**Instructions for the task**
Extract exactly those lines that lie between the start of the material and the line with "are in millimetres.", including both boundary lines and no others.
Begin Source data
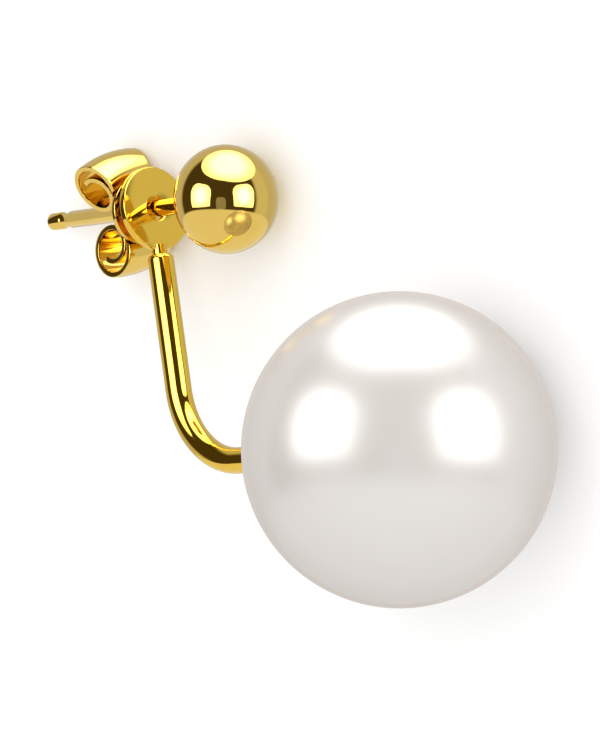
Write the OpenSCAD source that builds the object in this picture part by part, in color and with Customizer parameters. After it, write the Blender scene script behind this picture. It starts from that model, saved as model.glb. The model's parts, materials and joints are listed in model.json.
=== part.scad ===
// Ear jacket earring: a gold ball stud, a jacket with a round pearl that hangs on its post, and a
// butterfly clutch behind. It lies on its side on the plane Z = 0, +Z up, and touches it with the
// pearl, the ball and the disc. +X runs along the post towards the ball. The origin is the middle
// of the ground that it covers. All sizes are in millimetres.

/* [Pearl] */
// Diameter of the round pearl
pearl_d = 12; // [10:0.5:14]

/* [Ball stud] */
// Diameter of the ball across the post
ball_d = 4.2; // [3.6:0.1:4.6]
// Thickness of the ball along the post
ball_t = 3.8; // [3.4:0.1:4.4]
// Diameter of the post
post_d = 0.66; // [0.6:0.02:0.8]
// From the middle of the jacket's disc forward to the middle of the ball
lobe_reach = 4.2; // [3.8:0.1:5]
// From the middle of the jacket's disc back to the tip of the post
tail_reach = 6; // [5:0.1:8]

/* [Jacket] */
// Diameter of the disc that sits on the post
disc_d = 3.25; // [3:0.05:3.6]
// Thickness of the disc
disc_t = 0.3; // [0.2:0.05:0.4]
// Diameter of the disc's hole, which is loose on the post
disc_hole_d = 0.96; // [0.92:0.02:1.1]
// Diameter of the round wire
wire_d = 1.02; // [0.9:0.02:1.2]
// Diameter of the solder neck between the disc and the wire
neck_d = 0.6; // [0.5:0.02:0.62]
// From the middle of the disc down to the top of the wire
wire_top = 1.8; // [1.75:0.05:2.2]
// From the middle of the disc down to the start of the bend
bend_drop = 7.1; // [6:0.1:9]
// Radius of the bend, to the middle of the wire
bend_r = 3.35; // [2.5:0.05:4]
// Angle that the bend turns the wire forward
bend_angle = 81.5; // [75:0.5:90]
// From the end of the bend to the middle of the pearl
pearl_reach = 9.2; // [8:0.1:11]
// Forward tip of the post against the disc, which hangs loose on it
disc_tilt = 6.8; // [0:0.2:8]

/* [Clutch] */
// Thickness of the sheet
sheet_t = 0.2; // [0.15:0.01:0.25]
// Outer radius of a scroll
scroll_r = 1.02; // [0.96:0.02:1.1]
// Outer radius of the turn inside a scroll
inner_r = 0.76; // [0.66:0.02:0.8]
// Width of a wing across the middle of its scroll
wing_w = 2.1; // [1.8:0.05:2.3]
// Radius of the bow of a wing, to the middle of its scroll
bow_r = 4; // [3.5:0.1:6]
// Radius of the hub, between the wings
hub_r = 1.3; // [1.26:0.02:1.4]
// From the post to where a wing spreads from the hub
wing_from = 1.2; // [1.1:0.02:1.24]
// From the middle of the jacket's disc back to the clutch
clutch_back = 0.8; // [0.7:0.05:1.2]

/* [Hidden] */
$fn = 96;
gold = [0.83, 0.66, 0.27];
nacre = [0.95, 0.93, 0.91];

// Running gap between the post and what slides on it, and the glue gap in the pearl
post_gap = 0.03;
glue_gap = 0.03;
// Chamfers of the post's tip, of the wire's top and of the disc's rims
tip_chamfer = 0.12;
wire_chamfer = 0.2;
rim_chamfer = 0.05;
// How far the neck reaches into the wire and into the disc
neck_lap = 0.2;
// The bent stretch of wire is a hair fuller, and each straight stretch reaches a little way into it
bend_swell = 0.005;
bend_lap = 0.1;
// Round-bottomed groove near the tip of the post: its middle from the tip, its width and its depth
groove_back = 0.95;
groove_w = 0.54;
groove_depth = 0.06;
groove_r = (groove_w * groove_w / 4 + groove_depth * groove_depth) / (2 * groove_depth);
// Depth of the pearl's drilled hole and of the wire in it
drill_depth = 6.2;
peg_depth = 6;

ball_r = ball_d / 2;
post_r = post_d / 2;
pearl_r = pearl_d / 2;
wire_r = wire_d / 2;

// Clutch: distance of a scroll's middle from the post
scroll_mid = post_r + post_gap + scroll_r;
// The middle of a wing's bow, beyond the post, and half of the angle that the wing spans round it
bow_offset = bow_r - scroll_mid;
wing_half = asin(wing_w / 2 / bow_r);

// Pearl's middle from the disc's middle, in the jacket's own frame and then along and off the post
pearl_forward = bend_r * (1 - cos(bend_angle)) + pearl_reach * sin(bend_angle);
pearl_down = bend_drop + bend_r * sin(bend_angle) + pearl_reach * cos(bend_angle);
pearl_along = pearl_forward * cos(disc_tilt) + pearl_down * sin(disc_tilt);
pearl_off = pearl_down * cos(disc_tilt) - pearl_forward * sin(disc_tilt);

// Height of the disc's middle with its rim on the ground, and slope of the post with the ball there too
rest_height = disc_d / 2;
rest_slope = asin((ball_r - rest_height) / lobe_reach);
// Turn of the jacket about the post, from straight up, that lets the pearl touch the ground
pearl_lift = pearl_r - rest_height - pearl_along * sin(rest_slope);
rest_swing = acos(pearl_lift / (pearl_off * cos(rest_slope)));

// Ground that the earring covers, from the disc's middle
reach_front = pearl_along * cos(rest_slope) - pearl_off * cos(rest_swing) * sin(rest_slope) + pearl_r;
reach_back = tail_reach * cos(rest_slope) + (post_r - tip_chamfer) * abs(sin(rest_slope));
reach_pearl_side = pearl_off * sin(rest_swing) + pearl_r;
reach_stud_side = scroll_mid + scroll_r;

// Puts what is drawn with the disc's middle at the origin and the post along +X on the ground
module laid() {
    translate([(reach_back - reach_front) / 2, (reach_pearl_side - reach_stud_side) / 2, rest_height])
        rotate([0, -rest_slope, 0])
            children();
}

// Turns a solid of revolution about Z so that its axis runs along +X
module along_post() {
    rotate([0, 90, 0]) children();
}

// Ring sector in the plane of a profile, from one angle to another, under half a turn
module band(middle, outer_r, from, to) {
    reach = 3 * outer_r;
    span = to - from;
    translate(middle)
        intersection() {
            difference() {
                circle(r = outer_r);
                circle(r = outer_r - sheet_t);
            }
            polygon([
                [0, 0],
                reach * [cos(from), sin(from)],
                reach * [cos(from + span / 3), sin(from + span / 3)],
                reach * [cos(from + 2 * span / 3), sin(from + 2 * span / 3)],
                reach * [cos(to), sin(to)],
            ]);
        }
}

module post() {
    along_post()
        difference() {
            union() {
                translate([0, 0, -tail_reach + tip_chamfer])
                    cylinder(r = post_r, h = tail_reach + lobe_reach - tip_chamfer);
                translate([0, 0, -tail_reach])
                    cylinder(r1 = post_r - tip_chamfer, r2 = post_r, h = tip_chamfer);
            }
            translate([0, 0, -tail_reach + groove_back])
                rotate_extrude()
                    translate([post_r - groove_depth + groove_r, 0])
                        circle(r = groove_r);
        }
}

module ball_stud() {
    color(gold)
        laid()
            union() {
                post();
                translate([lobe_reach, 0, 0])
                    scale([ball_t / ball_d, 1, 1])
                        sphere(r = ball_r);
            }
}

// Disc with small chamfers at both rims and the loose hole for the post
module disc() {
    along_post()
        rotate_extrude()
            polygon([
                [disc_hole_d / 2, -disc_t / 2],
                [disc_d / 2 - rim_chamfer, -disc_t / 2],
                [disc_d / 2, -disc_t / 2 + rim_chamfer],
                [disc_d / 2, disc_t / 2 - rim_chamfer],
                [disc_d / 2 - rim_chamfer, disc_t / 2],
                [disc_hole_d / 2, disc_t / 2],
            ]);
}

// Puts the pearl's middle at the origin, with +Z back along the wire that enters it
module in_pearl() {
    translate([pearl_forward, 0, -pearl_down])
        rotate([0, -bend_angle, 0])
            children();
}

// Wire from its chamfered top down, round the bend and forward into the pearl
module wire() {
    translate([0, 0, -bend_drop - bend_lap])
        cylinder(r = wire_r, h = bend_drop + bend_lap - wire_top - wire_chamfer);
    translate([0, 0, -wire_top - wire_chamfer])
        cylinder(r1 = wire_r, r2 = wire_r - wire_chamfer, h = wire_chamfer);
    translate([bend_r, 0, -bend_drop])
        rotate([-90, 0, 0])
            rotate([0, 0, 180 - bend_angle])
                rotate_extrude(angle = bend_angle)
                    translate([bend_r, 0])
                        circle(r = wire_r + bend_swell);
    in_pearl()
        translate([0, 0, pearl_r - peg_depth])
            cylinder(r = wire_r, h = pearl_reach + bend_lap - pearl_r + peg_depth);
}

module jacket_frame() {
    color(gold)
        laid()
            rotate([180 + rest_swing, 0, 0])
                rotate([0, -disc_tilt, 0])
                    union() {
                        disc();
                        translate([0, 0, -wire_top - neck_lap])
                            cylinder(d = neck_d, h = wire_top - disc_d / 2 + 2 * neck_lap);
                        wire();
                    }
}

module pearl() {
    color(nacre)
        laid()
            rotate([180 + rest_swing, 0, 0])
                rotate([0, -disc_tilt, 0])
                    in_pearl()
                        difference() {
                            sphere(r = pearl_r);
                            translate([0, 0, pearl_r - drill_depth])
                                cylinder(r = wire_r + glue_gap, h = 2 * drill_depth);
                        }
}

// One wing of the clutch's rolled sheet: flat in front, round the scroll and on inside it
module wing_profile() {
    translate([wing_from, -sheet_t])
        square([scroll_mid - wing_from, sheet_t]);
    band([scroll_mid, -scroll_r], scroll_r, -45, 90);
    band([scroll_mid, -scroll_r], scroll_r, -180, -45);
    band([scroll_mid - scroll_r + inner_r, -scroll_r], inner_r, 60, 180);
    band([scroll_mid - scroll_r + inner_r, -scroll_r], inner_r, -40, 60);
}

// Bowed wing, spun round a middle beyond the post, so that it flares away from the hub
module wing() {
    translate([-bow_offset, 0, 0])
        rotate([0, 0, -wing_half])
            rotate_extrude(angle = 2 * wing_half)
                translate([bow_offset, 0])
                    wing_profile();
}

// The clutch lies with its wings level
module butterfly_clutch() {
    color(gold)
        laid()
            rotate([90, 0, 0])
                translate([-clutch_back, 0, 0])
                    along_post()
                        union() {
                            translate([0, 0, -sheet_t])
                                difference() {
                                    cylinder(r = hub_r, h = sheet_t);
                                    translate([0, 0, -sheet_t])
                                        cylinder(r = post_r + post_gap, h = 3 * sheet_t);
                                }
                            for (side = [0, 180])
                                rotate([0, 0, side])
                                    wing();
                        }
}

ball_stud();
jacket_frame();
pearl();
butterfly_clutch();
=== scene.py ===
"""Ear jacket earring: gold ball stud, pearl jacket and butterfly clutch, on a pale floor."""
import json
import math

import bmesh
import bpy
from mathutils import Matrix, Vector


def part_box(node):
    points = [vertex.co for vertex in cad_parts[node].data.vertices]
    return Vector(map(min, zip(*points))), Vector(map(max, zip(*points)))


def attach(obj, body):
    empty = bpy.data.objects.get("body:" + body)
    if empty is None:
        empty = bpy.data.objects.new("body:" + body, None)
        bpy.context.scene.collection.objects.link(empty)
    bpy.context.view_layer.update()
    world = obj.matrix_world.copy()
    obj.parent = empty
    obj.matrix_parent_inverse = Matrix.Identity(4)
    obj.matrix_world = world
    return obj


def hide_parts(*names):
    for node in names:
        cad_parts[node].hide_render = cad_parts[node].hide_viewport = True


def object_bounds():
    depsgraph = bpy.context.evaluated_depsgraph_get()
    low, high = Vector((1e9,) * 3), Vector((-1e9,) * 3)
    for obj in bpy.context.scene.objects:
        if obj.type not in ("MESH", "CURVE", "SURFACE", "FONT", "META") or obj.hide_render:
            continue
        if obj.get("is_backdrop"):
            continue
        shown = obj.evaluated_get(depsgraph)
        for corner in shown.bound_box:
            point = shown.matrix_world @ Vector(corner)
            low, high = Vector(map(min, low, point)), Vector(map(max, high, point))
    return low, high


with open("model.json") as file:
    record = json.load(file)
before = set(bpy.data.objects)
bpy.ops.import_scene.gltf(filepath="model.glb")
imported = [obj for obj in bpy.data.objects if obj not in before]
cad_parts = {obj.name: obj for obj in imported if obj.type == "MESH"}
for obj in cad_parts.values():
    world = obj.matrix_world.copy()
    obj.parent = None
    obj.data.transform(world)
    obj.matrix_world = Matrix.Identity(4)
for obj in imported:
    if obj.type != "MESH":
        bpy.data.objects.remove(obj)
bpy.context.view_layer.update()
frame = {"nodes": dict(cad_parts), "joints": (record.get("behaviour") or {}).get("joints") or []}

bl_info = {
    "name": "Ear Jacket Earring",
    "version": (1, 0, 0),
    "blender": (4, 5, 0),
    "location": "3D View > Sidebar > Earring",
    "description": "Models a gold ear jacket earring with a pearl, and lights it in a small studio",
    "category": "Object",
}

MM = 0.001

# The middle of the jacket's disc, and the way along the post towards the ball
SWIVEL = next(joint for joint in frame["joints"] if joint["name"] == "jacket_swivel")
DISC_MIDDLE = Vector(SWIVEL["pos_m"])
ALONG_POST = Vector(SWIVEL["axis"]).normalized()

# The pearl's drilled hole is at its back, so its middle is taken from the front of its box
PEARL_LOW, PEARL_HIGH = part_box("pearl")
PEARL_RADIUS = (PEARL_HIGH.z - PEARL_LOW.z) / 2
PEARL_MIDDLE = Vector((
    PEARL_HIGH.x - PEARL_RADIUS,
    PEARL_LOW.y + PEARL_RADIUS,
    PEARL_LOW.z + PEARL_RADIUS,
))


# Sizes and colours


def size(name, description, default, unit="LENGTH"):
    """A float property in metres, or in radians for an angle."""
    subtype = "ANGLE" if unit == "ROTATION" else "DISTANCE"
    return bpy.props.FloatProperty(
        name=name, description=description, default=default,
        subtype=subtype, unit=unit, precision=5,
    )


def angle(name, description, degrees):
    """An angle property, with its default in degrees."""
    return size(name, description, math.radians(degrees), "ROTATION")


def tint(name, description, default):
    """A linear colour property."""
    return bpy.props.FloatVectorProperty(
        name=name, description=description, default=default,
        subtype="COLOR", size=3, min=0, max=1,
    )


class StudSizes(bpy.types.PropertyGroup):
    """Sizes of the ball stud"""

    ball_d: size("Ball", "Diameter of the ball across the post", 4.2 * MM)
    ball_t: size("Ball thickness", "Thickness of the ball along the post", 3.8 * MM)
    post_d: size("Post", "Diameter of the post", 0.66 * MM)
    lobe_reach: size("Lobe reach", "From the disc's middle forward to the ball's middle", 4.2 * MM)
    tail_reach: size("Tail", "From the disc's middle back to the post's tip", 6.0 * MM)
    solder_r: size("Solder", "Radius of the solder fillet where the post enters the ball", 0.1 * MM)
    groove_back: size("Groove place", "From the post's tip to the middle of its groove", 0.95 * MM)
    groove_w: size("Groove width", "Width of the groove", 0.54 * MM)
    groove_depth: size("Groove depth", "Depth of the groove", 0.06 * MM)
    tip_chamfer: size("Tip", "Rounding of the post's tip", 0.12 * MM)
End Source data
**Result**
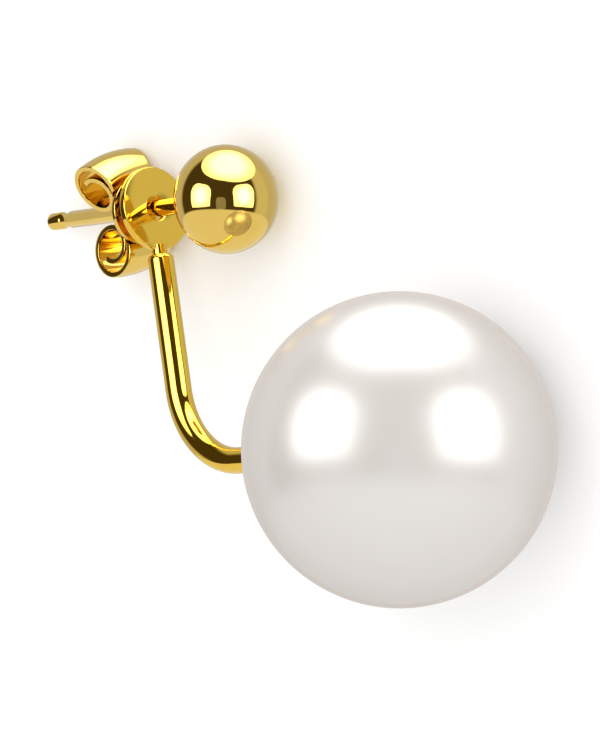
Write the OpenSCAD source that builds the object in this picture part by part, in color and with Customizer parameters. After it, write the Blender scene script behind this picture. It starts from that model, saved as model.glb. The model's parts, materials and joints are listed in model.json.
=== part.scad ===
// Ear jacket earring: a gold ball stud, a jacket with a round pearl that hangs on its post, and a
// butterfly clutch behind. It lies on its side on the plane Z = 0, +Z up, and touches it with the
// pearl, the ball and the disc. +X runs along the post towards the ball. The origin is the middle
// of the ground that it covers. All sizes are in millimetres.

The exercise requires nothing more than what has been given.